A preferência de Gyökeres parece passar pelo ingresso na Premier League. A do Sporting por manter o jogador até final da época e depois pelo menos quadriplicar o valor investido nele há ano e meio, aceitando a inevitabilidade de o perder, porque a realidade é que ele já terá crescido além dos limites da nossa Liga. Mas o que é importante é todos termos a noção de que nada disto é definitivo. E que, como tudo depende de coisas volúveis, aqui sim, tudo o que hoje é verdade amanhã pode ser mentira. Pimenta Machado, afinal, era um visionário.

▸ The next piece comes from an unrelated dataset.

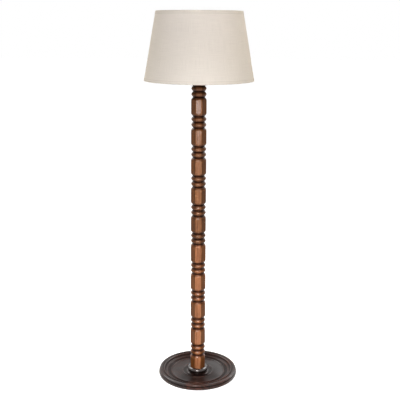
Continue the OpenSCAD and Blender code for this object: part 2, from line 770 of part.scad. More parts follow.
module bulb_glass() {
    neck = bulb_cap_d / 2 - cap_wall - 0.4;
    flare = bulb_r * 0.42;
    shell = concat(
        [[neck, glass_foot_z - 3], [neck + 0.2, glass_foot_z + cut]],
        cubic_path([[flare, glass_foot_z + 4], [flare + 4, glass_foot_z + 16],
                    [bulb_r * 0.86, bulb_centre_z - bulb_r * 0.75],
                    [bulb_r * cos(-20), bulb_centre_z + bulb_r * sin(-20)]], 8),
        arc([0, bulb_centre_z], bulb_r, bulb_r, -10, 88, 12));
    inner = [for (i = [len(shell) - 1:-1:0]) [max(shell[i][0] - glass_t, 0),
             shell[i][1] - (shell[i][1] > bulb_centre_z ? glass_t : 0)]];
    color("#f3f1ea") rotate_extrude()
        polygon(concat(shell, [[0, bulb_crown_z], [0, bulb_crown_z - glass_t]], inner));
}

// The bulb's cap, a cup that is closed by its insulated end
module bulb_cap() {
    r = bulb_cap_d / 2;
    bevel = 1;
    lip_h = 2;
    lip_w = 1.4;
    lip_z = glass_foot_z - lip_h;
    color("#cfc9ba") rotate_extrude() polygon([
        [0, bulb_z], [r - bevel, bulb_z], [r, bulb_z + bevel], [r, lip_z], [r + lip_w, glass_foot_z],
        [r + lip_w - 0.8, glass_foot_z], [r - cap_wall, lip_z], [r - cap_wall, cap_floor_z],
        [0, cap_floor_z]]);
}

module bulb_pins() {
    out = neck_r - bulb_cap_d / 2 - seat_fit;
    color("#cfc9ba") for (side = [0, 180]) rotate([0, 0, 90 + side])
        translate([bulb_cap_d / 2, 0, pin_z]) rotate([0, 90, 0]) cylinder(h = out, d = pin_d);
}

module bulb_contacts() {
    color("#9c9c98") for (side = [-1, 1]) translate([side * plunger_gap / 2, 0, bulb_z - contact_t])
        cylinder(h = contact_t, r = plunger_r);
}

// The glass foot inside the bulb, with the two leads that hold its filament
module bulb_filament() {
    stem_r = 3.4;
    stem_foot_r = 5;
    stem_top = glass_foot_z + 18;
    lead_x = 1.5;
    lead_r = 0.5;
    lead_l = 24;
    lead_z = stem_top - 2;
    lean = 18;
    filament_r = 0.35;
    reach = lead_l * sin(lean) + lead_x;
    lead_top = lead_z + lead_l * cos(lean);
    color("#c8c6c0") {
        rotate_extrude() polygon([[0, cap_floor_z], [stem_foot_r, cap_floor_z], [stem_r, glass_foot_z],
                                  [stem_r, stem_top], [0, stem_top]]);
        for (side = [0, 180]) rotate([0, 0, side]) translate([lead_x, 0, lead_z])
            rotate([0, lean, 0]) cylinder(h = lead_l, r = lead_r);
        translate([-reach, 0, lead_top]) rotate([0, 90, 0]) cylinder(h = 2 * reach, r = filament_r);
    }
}

base_disc();
ballast_plate();
ballast_screws();
base_baize();
cable_bush();
column_lower();
column_upper();
tie_tube();
base_washer();
base_nut();
top_plate();
top_locknut();
holder_dome();
holder_body();
holder_core();
holder_terminals();
contact_plungers();
plunger_springs();
switch_bar();
holder_ring_nut();
carrier_collar();
carrier_arms();
carrier_gallery();
shade_fitting_ring();
shade_arms();
shade_top_wire();
shade_bottom_wire();
shade_lining();
shade_cover();
shade_top_tape();
shade_bottom_tape();
bulb_glass();
bulb_cap();
bulb_pins();
bulb_contacts();
bulb_filament();
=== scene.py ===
"""Looks of the candlestick floor lamp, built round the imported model. Metres, +Z up, the front faces -Y."""

import math

import bpy
from mathutils import Matrix, Vector


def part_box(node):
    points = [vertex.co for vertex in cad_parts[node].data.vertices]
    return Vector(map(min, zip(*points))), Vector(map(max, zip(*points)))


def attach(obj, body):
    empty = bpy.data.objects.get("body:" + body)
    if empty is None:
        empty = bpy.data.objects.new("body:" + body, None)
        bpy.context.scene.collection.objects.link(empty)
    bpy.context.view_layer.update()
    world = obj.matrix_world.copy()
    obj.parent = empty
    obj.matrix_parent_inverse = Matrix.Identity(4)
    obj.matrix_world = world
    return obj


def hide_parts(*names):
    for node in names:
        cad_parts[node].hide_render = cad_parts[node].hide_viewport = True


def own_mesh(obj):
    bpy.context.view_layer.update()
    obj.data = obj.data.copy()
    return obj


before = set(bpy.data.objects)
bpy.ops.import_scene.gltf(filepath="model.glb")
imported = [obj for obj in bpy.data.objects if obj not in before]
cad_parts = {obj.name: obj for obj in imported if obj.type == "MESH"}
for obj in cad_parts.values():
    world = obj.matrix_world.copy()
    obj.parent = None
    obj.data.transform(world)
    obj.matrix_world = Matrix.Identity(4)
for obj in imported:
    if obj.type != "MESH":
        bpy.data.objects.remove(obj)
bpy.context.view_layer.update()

# The photograph's camera: where it stood, how far it looked down and how much it was rolled
CAMERA_PLACE = (0.0066, -2.9525, 1.5419)
CAMERA_DOWN = math.radians(13.90)
CAMERA_ROLL = math.radians(0.30)
CAMERA_LENS = 63.64

# Sizes that the pieces share with the CAD model
FOOT_BLOCK = 0.0610
LOWER_BLOCK = 0.0821
JOINT_BLOCK = 0.0890
UPPER_BLOCK = 0.0797
LOWER_PAIRS = 4
UPPER_PAIRS = 6
RING_PITCH = 0.0235
GROOVE_R = 0.0235
RING_R = 0.0323
RING_POWER = 1.35
SHOULDER_H = 0.018
SHOULDER_POWER = 1.3
TENON_R = 0.015
RIM_H = 0.026
FIELD_H = 0.010
CREST_R = 0.119
COLLAR_BEAD_R = 0.068
BUN_R = 0.046
SMALL_BEAD_R = 0.003
SHADE_TOP_R = 0.178
COVER_T = 0.0009
LINING_T = 0.0005
TAPE_W = 0.013
TAPE_IN_W = 0.008
TAPE_T = 0.0006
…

No fim da época disse que Gyokeres era subvalorizado em Portugal. O Tadeia respondeu-me no discord com os prémios que Gyokeres ganhou. Mas disse que ele era desvalorizado era no discurso de que Gyokeres só era bom por ser novidade, por não se atirar para o chão e não se deixar cair. Afinal tinha razão, era subvalorizado e agora já todos os rivais o querem fora do Sporting. Talvez seja o melhor avançado do campeonato Português desde Mário Jardel e até melhor que Jardel. Será difícil manter mas acredito que Gyokeres só sai no fim da época, e não vejo ninguém avançar a não ser que exista uma grande transferência de saída de um dos tubarões em janeiro.
Não esquecer que o Coventry tem 15% de uma futura venda, nunca serão 100 milhões limpos.